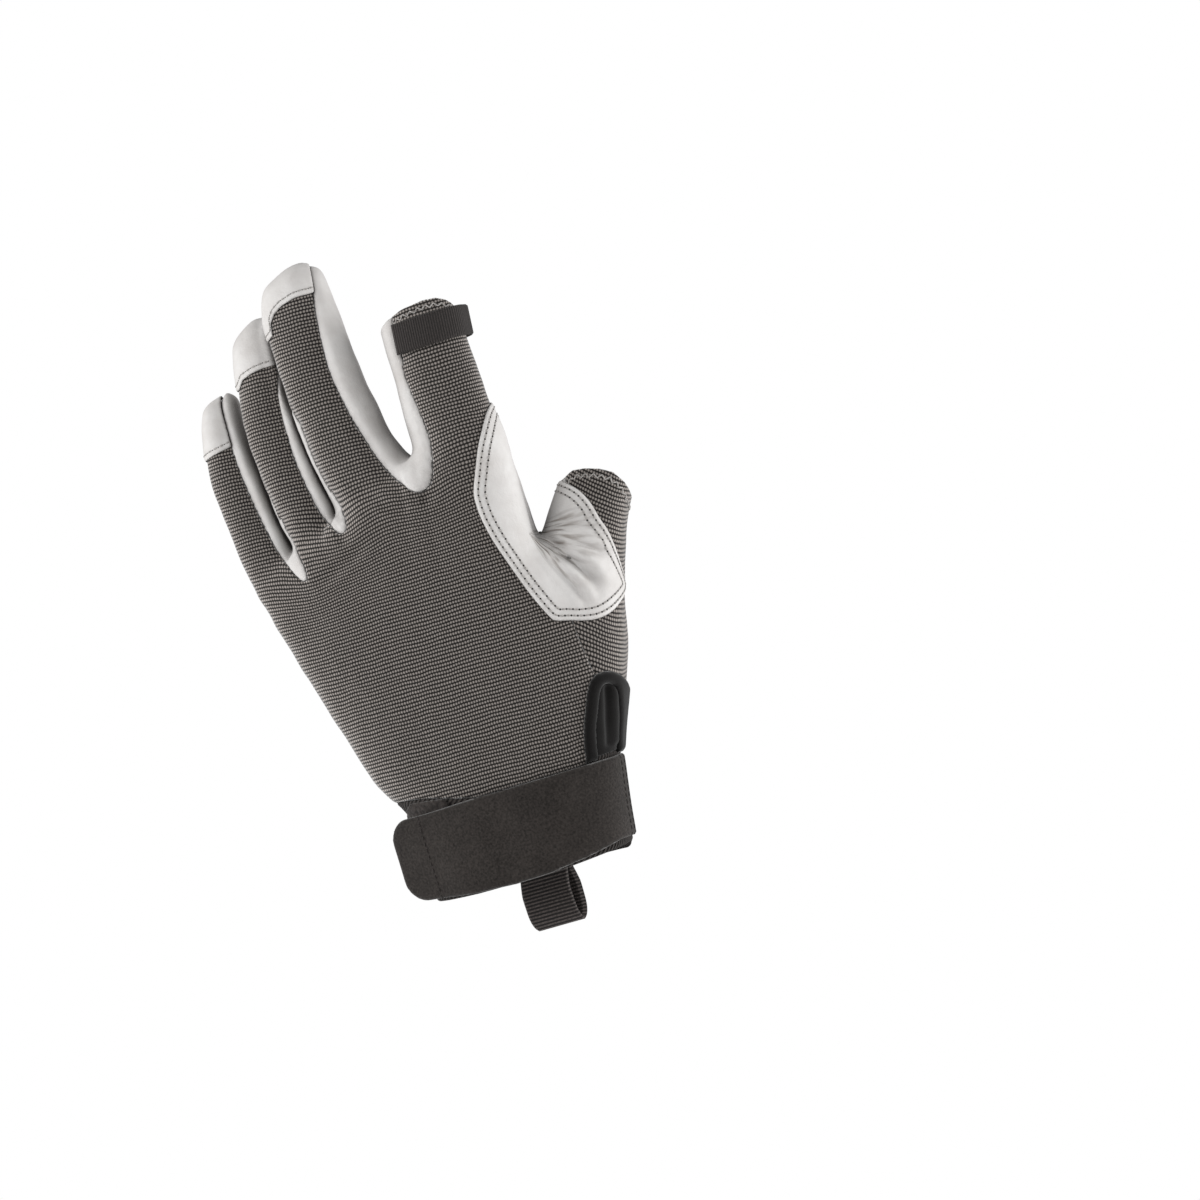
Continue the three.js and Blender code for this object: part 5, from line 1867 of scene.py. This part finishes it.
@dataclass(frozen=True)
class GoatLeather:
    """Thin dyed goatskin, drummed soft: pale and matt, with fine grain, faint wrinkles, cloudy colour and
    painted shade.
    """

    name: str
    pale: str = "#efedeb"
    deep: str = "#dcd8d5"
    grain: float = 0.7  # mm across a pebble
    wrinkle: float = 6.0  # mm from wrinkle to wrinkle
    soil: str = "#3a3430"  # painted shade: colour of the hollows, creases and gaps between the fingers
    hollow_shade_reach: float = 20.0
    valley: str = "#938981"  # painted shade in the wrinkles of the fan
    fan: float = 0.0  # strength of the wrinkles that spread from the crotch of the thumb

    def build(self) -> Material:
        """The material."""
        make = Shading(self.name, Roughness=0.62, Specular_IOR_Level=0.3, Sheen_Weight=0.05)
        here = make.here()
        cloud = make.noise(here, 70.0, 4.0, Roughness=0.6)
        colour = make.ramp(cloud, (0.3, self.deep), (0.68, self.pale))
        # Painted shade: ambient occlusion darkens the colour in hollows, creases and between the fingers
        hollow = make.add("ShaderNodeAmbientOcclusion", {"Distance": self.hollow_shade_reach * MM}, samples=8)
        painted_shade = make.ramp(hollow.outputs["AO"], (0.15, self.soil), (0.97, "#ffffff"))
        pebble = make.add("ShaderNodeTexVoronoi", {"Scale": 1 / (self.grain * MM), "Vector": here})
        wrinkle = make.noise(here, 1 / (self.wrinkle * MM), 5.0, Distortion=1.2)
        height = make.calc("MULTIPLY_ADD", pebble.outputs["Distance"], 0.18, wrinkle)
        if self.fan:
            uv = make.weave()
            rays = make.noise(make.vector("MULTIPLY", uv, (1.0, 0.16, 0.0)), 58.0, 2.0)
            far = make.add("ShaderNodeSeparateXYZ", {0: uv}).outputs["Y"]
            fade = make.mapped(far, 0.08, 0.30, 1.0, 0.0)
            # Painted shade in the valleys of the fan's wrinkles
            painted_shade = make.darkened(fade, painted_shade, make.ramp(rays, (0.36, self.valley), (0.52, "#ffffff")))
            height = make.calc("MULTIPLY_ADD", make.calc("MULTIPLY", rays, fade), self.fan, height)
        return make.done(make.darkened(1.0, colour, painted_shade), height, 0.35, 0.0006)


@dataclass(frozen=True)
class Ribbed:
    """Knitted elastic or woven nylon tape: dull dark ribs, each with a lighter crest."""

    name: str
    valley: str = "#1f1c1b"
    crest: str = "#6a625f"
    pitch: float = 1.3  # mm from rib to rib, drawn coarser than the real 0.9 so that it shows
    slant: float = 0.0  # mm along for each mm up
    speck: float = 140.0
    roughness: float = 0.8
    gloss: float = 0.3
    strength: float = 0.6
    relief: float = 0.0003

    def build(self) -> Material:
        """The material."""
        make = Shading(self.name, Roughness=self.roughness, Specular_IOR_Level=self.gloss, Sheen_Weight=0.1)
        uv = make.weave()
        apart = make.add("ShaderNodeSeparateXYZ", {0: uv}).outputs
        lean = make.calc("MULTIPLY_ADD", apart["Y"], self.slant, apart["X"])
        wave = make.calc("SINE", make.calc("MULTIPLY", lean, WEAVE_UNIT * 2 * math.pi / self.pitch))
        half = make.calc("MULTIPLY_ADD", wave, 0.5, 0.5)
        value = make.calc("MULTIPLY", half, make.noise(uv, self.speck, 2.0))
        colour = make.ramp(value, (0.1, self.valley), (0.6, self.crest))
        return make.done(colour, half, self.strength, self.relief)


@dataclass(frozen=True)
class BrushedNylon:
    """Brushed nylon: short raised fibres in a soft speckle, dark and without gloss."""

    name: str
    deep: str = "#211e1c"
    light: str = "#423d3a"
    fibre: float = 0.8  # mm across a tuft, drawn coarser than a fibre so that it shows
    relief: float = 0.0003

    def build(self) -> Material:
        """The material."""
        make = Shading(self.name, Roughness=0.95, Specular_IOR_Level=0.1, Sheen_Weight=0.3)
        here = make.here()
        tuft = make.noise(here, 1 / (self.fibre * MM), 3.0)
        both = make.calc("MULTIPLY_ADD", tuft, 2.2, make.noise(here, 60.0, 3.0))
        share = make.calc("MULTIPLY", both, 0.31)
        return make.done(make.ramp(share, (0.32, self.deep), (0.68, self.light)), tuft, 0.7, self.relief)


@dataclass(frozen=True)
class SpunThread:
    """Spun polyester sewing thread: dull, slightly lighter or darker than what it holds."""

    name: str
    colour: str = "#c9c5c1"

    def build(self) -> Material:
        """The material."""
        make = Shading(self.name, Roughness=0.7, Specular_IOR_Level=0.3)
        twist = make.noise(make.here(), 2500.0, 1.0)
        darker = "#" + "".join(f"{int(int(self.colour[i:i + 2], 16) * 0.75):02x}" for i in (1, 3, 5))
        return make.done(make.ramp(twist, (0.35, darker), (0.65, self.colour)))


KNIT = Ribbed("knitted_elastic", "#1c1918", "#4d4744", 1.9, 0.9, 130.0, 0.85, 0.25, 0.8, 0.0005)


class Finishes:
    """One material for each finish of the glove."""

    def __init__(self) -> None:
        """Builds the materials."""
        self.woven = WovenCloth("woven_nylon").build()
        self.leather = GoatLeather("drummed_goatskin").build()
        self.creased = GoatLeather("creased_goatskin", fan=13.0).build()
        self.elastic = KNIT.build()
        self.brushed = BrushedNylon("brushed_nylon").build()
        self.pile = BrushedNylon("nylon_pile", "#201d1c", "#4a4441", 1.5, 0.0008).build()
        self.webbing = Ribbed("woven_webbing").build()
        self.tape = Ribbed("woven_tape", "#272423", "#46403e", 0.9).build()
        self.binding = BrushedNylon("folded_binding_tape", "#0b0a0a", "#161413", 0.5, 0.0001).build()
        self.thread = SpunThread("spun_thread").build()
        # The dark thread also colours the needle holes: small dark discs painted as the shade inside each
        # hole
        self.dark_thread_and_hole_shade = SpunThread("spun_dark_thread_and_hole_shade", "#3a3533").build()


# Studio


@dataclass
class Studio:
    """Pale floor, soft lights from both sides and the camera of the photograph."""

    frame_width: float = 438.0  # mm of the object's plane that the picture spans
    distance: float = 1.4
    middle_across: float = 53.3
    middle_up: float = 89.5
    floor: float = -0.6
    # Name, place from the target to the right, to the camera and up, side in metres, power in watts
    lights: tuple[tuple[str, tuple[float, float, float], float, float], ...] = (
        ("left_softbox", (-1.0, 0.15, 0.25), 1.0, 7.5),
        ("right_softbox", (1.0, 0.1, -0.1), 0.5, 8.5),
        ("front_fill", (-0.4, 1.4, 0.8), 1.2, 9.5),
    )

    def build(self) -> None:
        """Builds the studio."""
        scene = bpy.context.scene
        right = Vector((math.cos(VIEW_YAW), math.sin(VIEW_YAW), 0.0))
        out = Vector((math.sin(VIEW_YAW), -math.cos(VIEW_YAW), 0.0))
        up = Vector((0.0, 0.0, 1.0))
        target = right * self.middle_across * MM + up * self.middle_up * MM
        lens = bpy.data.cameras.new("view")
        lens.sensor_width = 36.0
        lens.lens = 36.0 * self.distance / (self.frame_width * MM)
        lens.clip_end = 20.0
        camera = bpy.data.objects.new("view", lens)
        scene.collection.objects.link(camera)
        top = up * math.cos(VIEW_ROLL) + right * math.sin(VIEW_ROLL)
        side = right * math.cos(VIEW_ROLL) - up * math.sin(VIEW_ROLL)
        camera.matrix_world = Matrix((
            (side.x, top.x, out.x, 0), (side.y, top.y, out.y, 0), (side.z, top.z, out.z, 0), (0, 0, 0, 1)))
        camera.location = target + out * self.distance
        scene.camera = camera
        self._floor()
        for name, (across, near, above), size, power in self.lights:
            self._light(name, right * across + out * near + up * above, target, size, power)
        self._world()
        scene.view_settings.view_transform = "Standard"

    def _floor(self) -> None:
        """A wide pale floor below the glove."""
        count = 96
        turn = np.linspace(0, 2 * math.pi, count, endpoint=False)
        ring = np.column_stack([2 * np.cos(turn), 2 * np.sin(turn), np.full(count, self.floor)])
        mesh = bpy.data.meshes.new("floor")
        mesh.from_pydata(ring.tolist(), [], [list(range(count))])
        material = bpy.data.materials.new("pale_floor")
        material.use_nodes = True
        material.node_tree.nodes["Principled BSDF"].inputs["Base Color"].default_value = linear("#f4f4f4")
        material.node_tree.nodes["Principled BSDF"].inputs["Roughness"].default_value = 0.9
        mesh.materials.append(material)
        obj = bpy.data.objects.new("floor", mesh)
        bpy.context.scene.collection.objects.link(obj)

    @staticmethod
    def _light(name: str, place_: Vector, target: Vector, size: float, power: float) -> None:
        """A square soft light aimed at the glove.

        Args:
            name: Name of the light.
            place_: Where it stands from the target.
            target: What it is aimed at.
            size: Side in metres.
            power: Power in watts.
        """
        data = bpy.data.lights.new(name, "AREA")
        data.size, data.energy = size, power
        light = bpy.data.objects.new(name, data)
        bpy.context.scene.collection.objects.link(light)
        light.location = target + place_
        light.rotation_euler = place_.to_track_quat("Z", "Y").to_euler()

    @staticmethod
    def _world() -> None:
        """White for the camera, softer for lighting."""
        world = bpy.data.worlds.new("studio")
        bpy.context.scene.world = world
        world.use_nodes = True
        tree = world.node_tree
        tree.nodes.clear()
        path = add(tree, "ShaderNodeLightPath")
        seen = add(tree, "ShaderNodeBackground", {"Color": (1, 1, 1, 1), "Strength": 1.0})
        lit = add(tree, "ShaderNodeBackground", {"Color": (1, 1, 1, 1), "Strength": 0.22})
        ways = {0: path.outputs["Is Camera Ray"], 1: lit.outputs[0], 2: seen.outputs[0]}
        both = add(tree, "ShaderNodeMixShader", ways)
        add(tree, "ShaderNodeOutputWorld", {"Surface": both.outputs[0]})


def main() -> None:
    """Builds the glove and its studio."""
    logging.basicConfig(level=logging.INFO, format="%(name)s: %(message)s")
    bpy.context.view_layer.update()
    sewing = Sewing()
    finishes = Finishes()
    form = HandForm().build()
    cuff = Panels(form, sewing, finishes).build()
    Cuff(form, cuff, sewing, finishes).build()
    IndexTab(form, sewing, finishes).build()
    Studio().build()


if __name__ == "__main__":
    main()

============================================================

* _The request_
Your answer should be exactly the lines of the data above, from the first through the line containing "fan: float = 0.0".

* _The result_
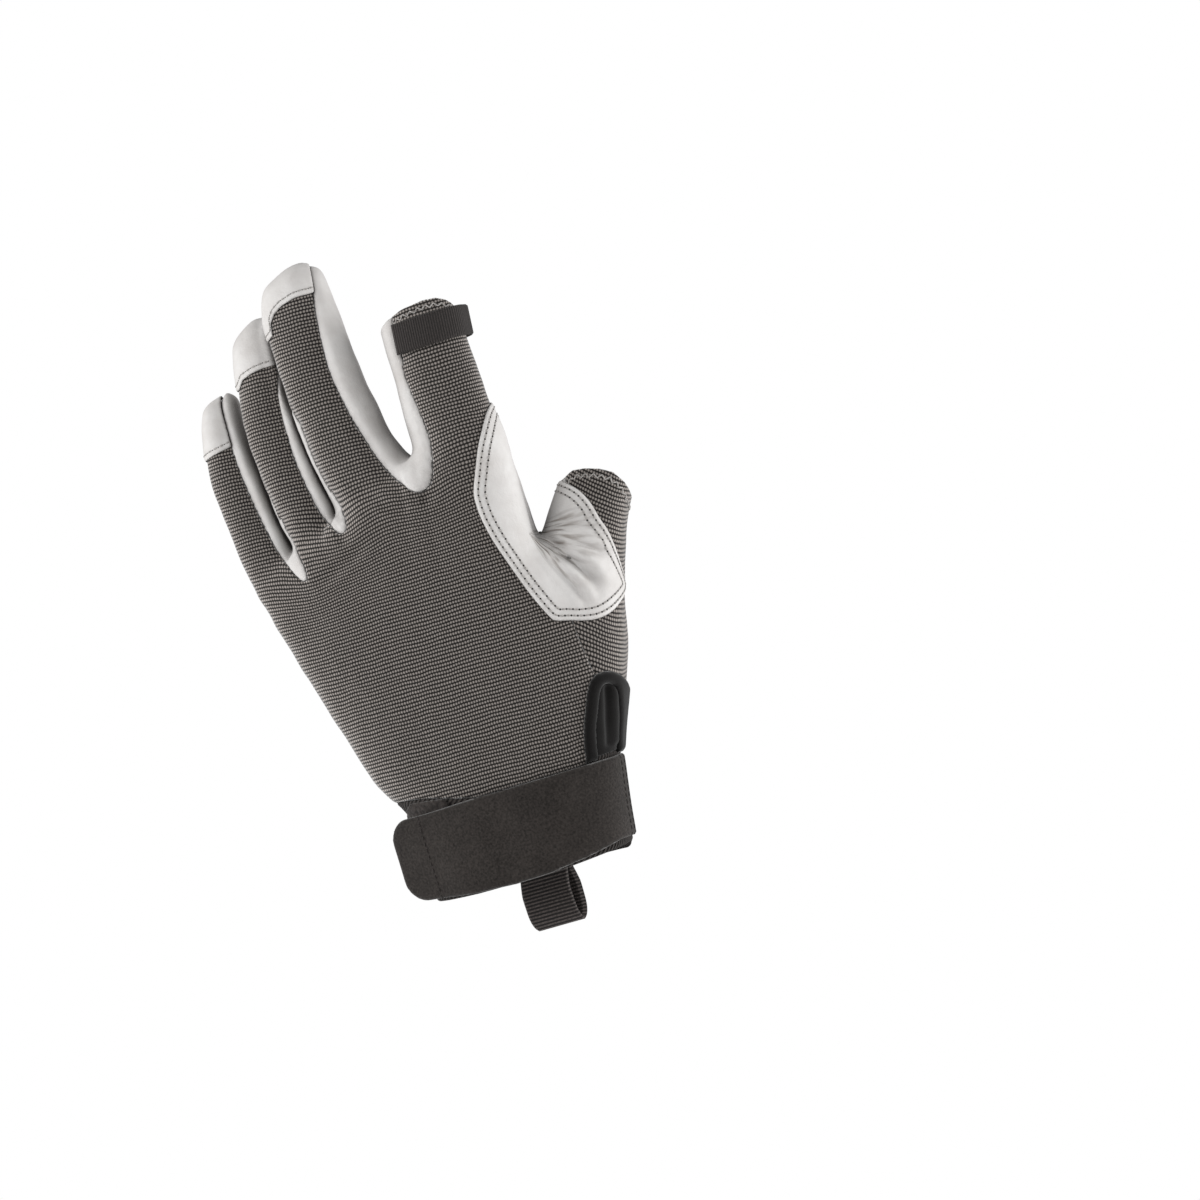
Continue the three.js and Blender code for this object: part 5, from line 1867 of scene.py. This part finishes it.
@dataclass(frozen=True)
class GoatLeather:
    """Thin dyed goatskin, drummed soft: pale and matt, with fine grain, faint wrinkles, cloudy colour and
    painted shade.
    """

    name: str
    pale: str = "#efedeb"
    deep: str = "#dcd8d5"
    grain: float = 0.7  # mm across a pebble
    wrinkle: float = 6.0  # mm from wrinkle to wrinkle
    soil: str = "#3a3430"  # painted shade: colour of the hollows, creases and gaps between the fingers
    hollow_shade_reach: float = 20.0
    valley: str = "#938981"  # painted shade in the wrinkles of the fan
    fan: float = 0.0  # strength of the wrinkles that spread from the crotch of the thumb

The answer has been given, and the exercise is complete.